Topics: rail carrier liability, bill of lading terms, interstate shipping loss, shippers' recovery

Summary

Background

A farmer (the plaintiff) shipped grain on November 17, 1915, to a rail carrier in Montana for delivery to Omaha. The carrier used a standard bill of lading that set loss value at the place and time of shipment. The carrier paid $1,200.48 under that clause, but the grain’s value at destination when delivery should have occurred was $1,422.11. The shipper sued for the difference, arguing that the Cummins Amendment makes such limiting clauses void. Lower federal courts ruled for the shipper, and the case reached this Court.

Reasoning

The central question was whether the Cummins Amendment forbids contract terms that limit a carrier’s recovery to shipment-time value. The Court examined the statute’s words and concluded that the Amendment declares such limitations unlawful and void. It rejected the idea that the Interstate Commerce Commission’s earlier views control the courts’ interpretation.

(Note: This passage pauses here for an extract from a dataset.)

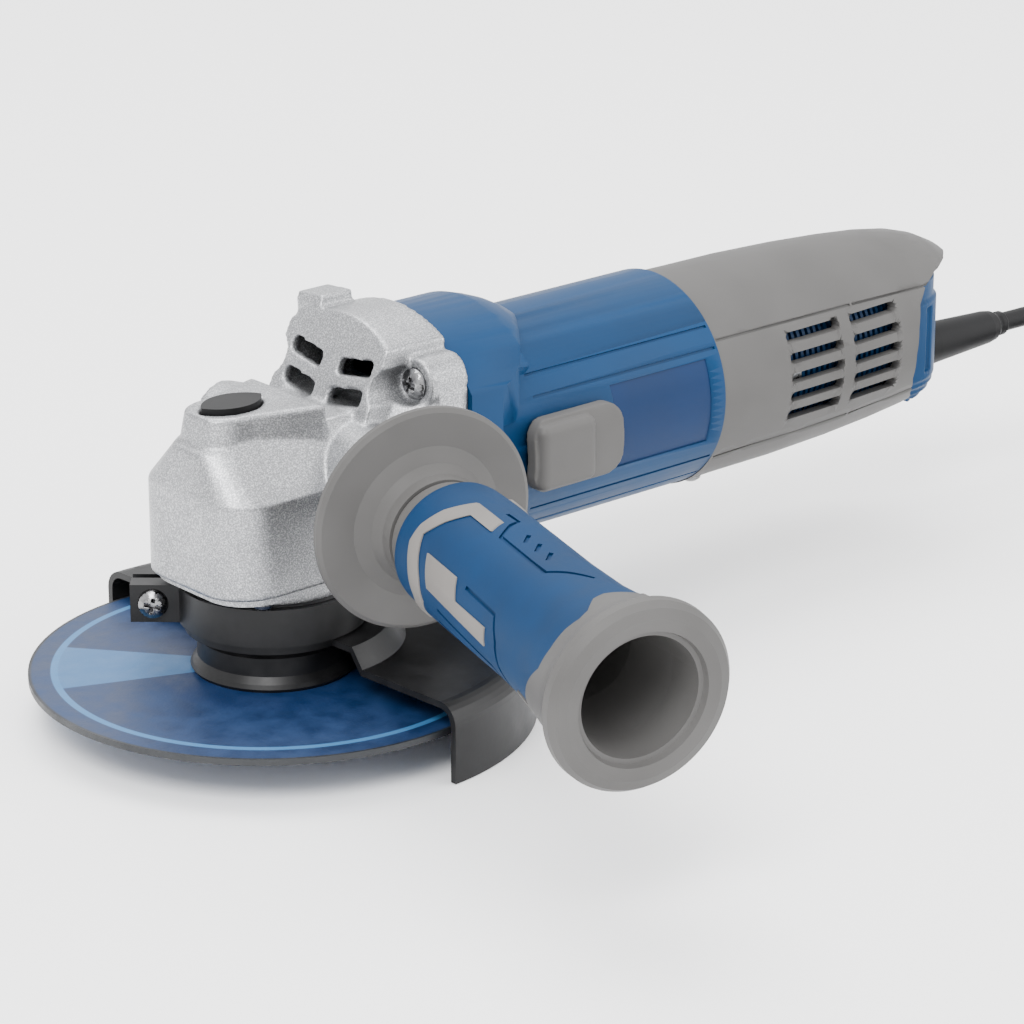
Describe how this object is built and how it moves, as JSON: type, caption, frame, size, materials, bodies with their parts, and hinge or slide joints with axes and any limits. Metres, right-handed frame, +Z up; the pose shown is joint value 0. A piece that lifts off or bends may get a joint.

The Court emphasized the ordinary rule that actual loss is what the injured party would have had if the contract had been performed, and found that enforcing the bill-of-lading clause would prevent full recovery here.

Real world impact

The decision means carriers cannot rely on bills of lading or tariff clauses to reduce liability below the full actual loss in similar interstate shipments. Shippers can recover the higher destination-time value when goods are lost. The ruling enforces the statute’s broad purpose to protect lawful holders of bills of lading.

Dissents or concurrances

The Chief Justice dissented, adopting the reasons given earlier by the Interstate Commerce Commission that supported upholding the clause.